Завоевать расположение Антонии было вовсе не легким делом. При такой непредсказуемости настроений она могла самым неожиданным образом отреагировать на любое предложение. Зная, что у нее совсем нет драгоценностей, он, по приезде в Лондон, подарил ей прелестные серьги с изумительными рубинами и алмазом. Она же с подозрением уставилась на подарок: — Почему это вы вздумали дарить мне драгоценности?
— А почему бы и нет? — Он намеренно отвечал с иронической небрежностью. — Обычно новобрачные преподносят женам в дар фамильные украшения, но все подобные вещи семейства Сент-Арванов давно уже у ростовщиков. Так что пришлось купить для вас эти серьги. Думаю, они подойдут и понравятся вам.
Она довольно холодно поблагодарила и хотя то были первые ее собственные украшения, сунула их в ящик, даже не примерив. Он был разочарован, но через несколько дней на приеме у Люси заметил, что Антония надела их.
Ободренный этим, Джеррен стал с тех пор время от времени делать ей подарки, которые иногда принимались с радостью, но гораздо чаще — с явным равнодушием. И в то же время ее отношение к нему постепенно менялось. Порой им случалось даже достигать взаимопонимания, но потом она вдруг впадала в гнев или погружалась в угрюмую враждебность.
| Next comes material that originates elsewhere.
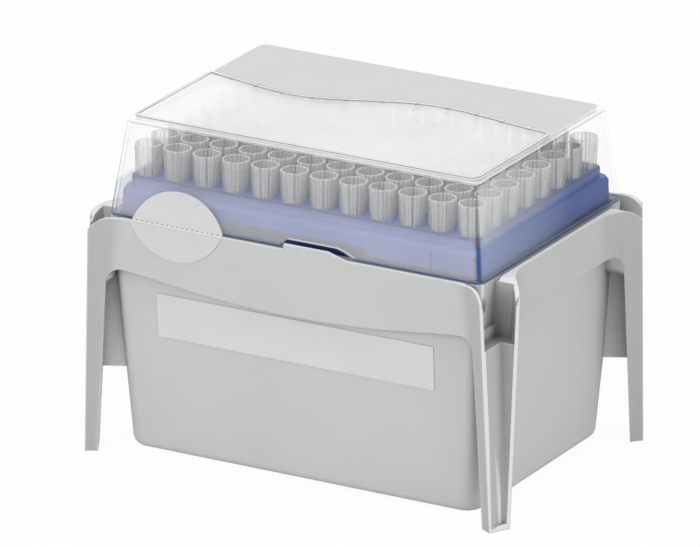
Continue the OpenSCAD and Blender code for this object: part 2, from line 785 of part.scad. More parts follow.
base();
rack();
lid();
front_label();
seal_lower();
seal_upper();
tips_column(1);  // tips_column_01
tips_column(2);  // tips_column_02
tips_column(3);  // tips_column_03
tips_column(4);  // tips_column_04
tips_column(5);  // tips_column_05
tips_column(6);  // tips_column_06
tips_column(7);  // tips_column_07
tips_column(8);  // tips_column_08
tips_column(9);  // tips_column_09
tips_column(10);  // tips_column_10
tips_column(11);  // tips_column_11
tips_column(12);  // tips_column_12
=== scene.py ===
import math

import bmesh
import bpy
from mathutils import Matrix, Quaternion, Vector


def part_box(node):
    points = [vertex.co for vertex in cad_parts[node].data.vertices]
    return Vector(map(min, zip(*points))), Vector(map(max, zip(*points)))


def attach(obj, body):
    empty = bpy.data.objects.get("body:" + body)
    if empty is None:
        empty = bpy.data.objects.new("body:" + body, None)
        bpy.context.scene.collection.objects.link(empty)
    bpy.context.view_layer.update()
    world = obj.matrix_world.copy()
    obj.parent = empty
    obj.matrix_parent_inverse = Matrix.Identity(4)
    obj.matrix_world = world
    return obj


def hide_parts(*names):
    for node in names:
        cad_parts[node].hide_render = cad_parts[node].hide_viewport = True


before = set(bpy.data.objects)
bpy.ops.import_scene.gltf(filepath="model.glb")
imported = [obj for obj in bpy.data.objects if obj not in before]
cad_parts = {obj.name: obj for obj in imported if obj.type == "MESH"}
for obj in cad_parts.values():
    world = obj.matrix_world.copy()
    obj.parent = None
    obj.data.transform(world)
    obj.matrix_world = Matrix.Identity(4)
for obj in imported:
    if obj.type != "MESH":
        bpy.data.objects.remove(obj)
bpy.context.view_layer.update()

MM = 0.001

# --- Sizes, in metres ------------------------------------------------------------

# Heights: the base's rim, the rack's deck, the tips' ends and mouths
RIM_Z = 68.0 * MM
DECK_Z = 78.4 * MM
TIP_END_Z = 16.0 * MM
MOUTH_Z = 87.0 * MM
# The grid of tips
PITCH = 9.0 * MM
COLUMNS, ROWS = 12, 8
# The lid: half size of its foot, how far its walls lean in on their way up, its
# wall, its upright corners, its rounded top edges outside and inside, its foot's lip
LID_FOOT_Z = 68.2 * MM
LID_TOP_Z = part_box("lid")[1].z
LID_FOOT_HALF = (57.3 * MM, 40.8 * MM)
LID_LEAN = (2.3 / 18.8, 2.7 / 18.8)
LID_WALL = 1.1 * MM
LID_CORNER_R = 3.0 * MM
LID_EDGE_R = 1.4 * MM
LID_INNER_R = 0.8 * MM
LID_LIP = 0.25 * MM
# Heights above the lid's foot at which its walls have rings, and steps of its edges
WALL_RINGS = (0.25 * MM, 2 * MM, 4 * MM, 8 * MM, 16 * MM)
EDGE_STEPS = 6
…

Зачастую он сам был виноват и понимал это. Его склонность видеть в любых обстоятельствах смешное, привычка непочтительно высмеивать даже самые серьезные вещи были пока еще неприемлемы для нее: слишком сильны оказались впечатления мрачного детства и пагубное влияние сэра Чарльза.
Антония жила в предвкушении приемов в собственном доме и оказалась великолепной хозяйкой. Одними из первых на Брук-стрит были приглашены мистер и миссис Роджер Келшелл — Антония старалась показать, что совершенно не разделяет предрассудков своего деда. Она послала им приглашение и потом с некоторым вызовом сообщила об этом Джеррену, но он не выразил ни малейшего неудовольствия. После визита Келшелла к леди Маунтворт они уже встречались в свете, и неизменно Роджер проявлял к своей юной родственнице и ее мужу самую изысканную, улыбчивую любезность, в которой поровну было теплоты и сдержанности. Несмотря на всю неприязнь к мистеру Келшеллу, Джеррен не мог не оценить достоинство, с каким этот человек воспринял горькое поражение от руки сэра Чарльза. Если Антония предпочитала быть на сравнительно дружеской ноге со своими родственниками, то малую толику сердечности и он был готов внести.
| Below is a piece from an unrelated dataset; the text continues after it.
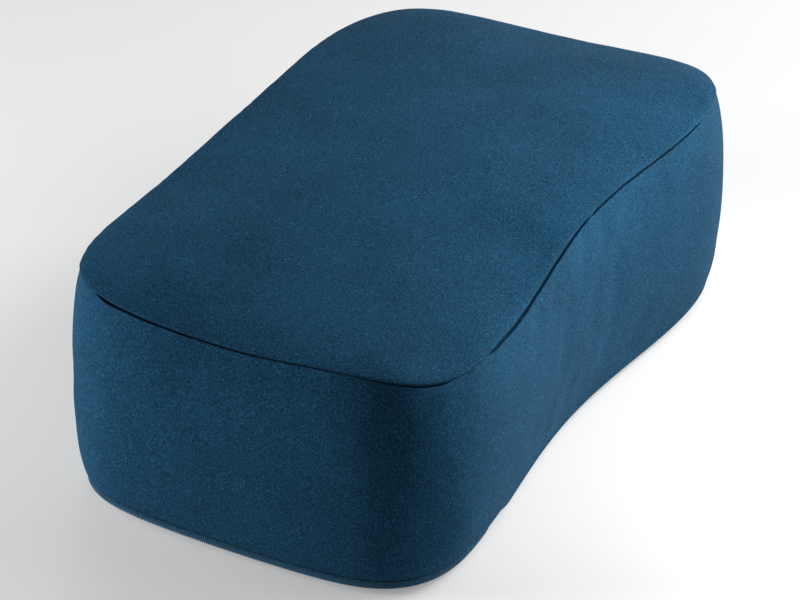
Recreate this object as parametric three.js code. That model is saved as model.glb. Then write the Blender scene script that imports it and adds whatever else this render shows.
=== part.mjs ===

И выказывал мистеру и миссис Келшелл самое искреннее радушие и наилучшим образом справлялся с обязанностями хозяина дома, за исключением одного незначительного случая, когда позволил одержать верх своей привычке все высмеивать. Это произошло, когда миссис Келшелл мимоходом упомянула Винсента, а Антония, с вызовом глянув на Джеррена, не преминула заметить: — Я не видела кузена уже три недели. Надеюсь, с ним ничего не случилось?
— Полагаю, ничего, — ответила миссис Келшелл. — Он уехал в деревню.
— В это время года, мадам? — Непонятно, говорил ли Джеррен с искренним или же притворным удивлением. — Вы меня удивляете! Вот не думал, что он такой заядлый охотник.
— Он отправился навестить бабушку по материнской линии, леди Блэкленд, — пояснила миссис Келшелл и выразительно посмотрела на Антонию. — Боюсь, он счел дальнейшее пребывание в Лондоне слишком болезненным и не смог долее выносить таких страданий. Полагаю, нет нужды пояснять что-либо еще.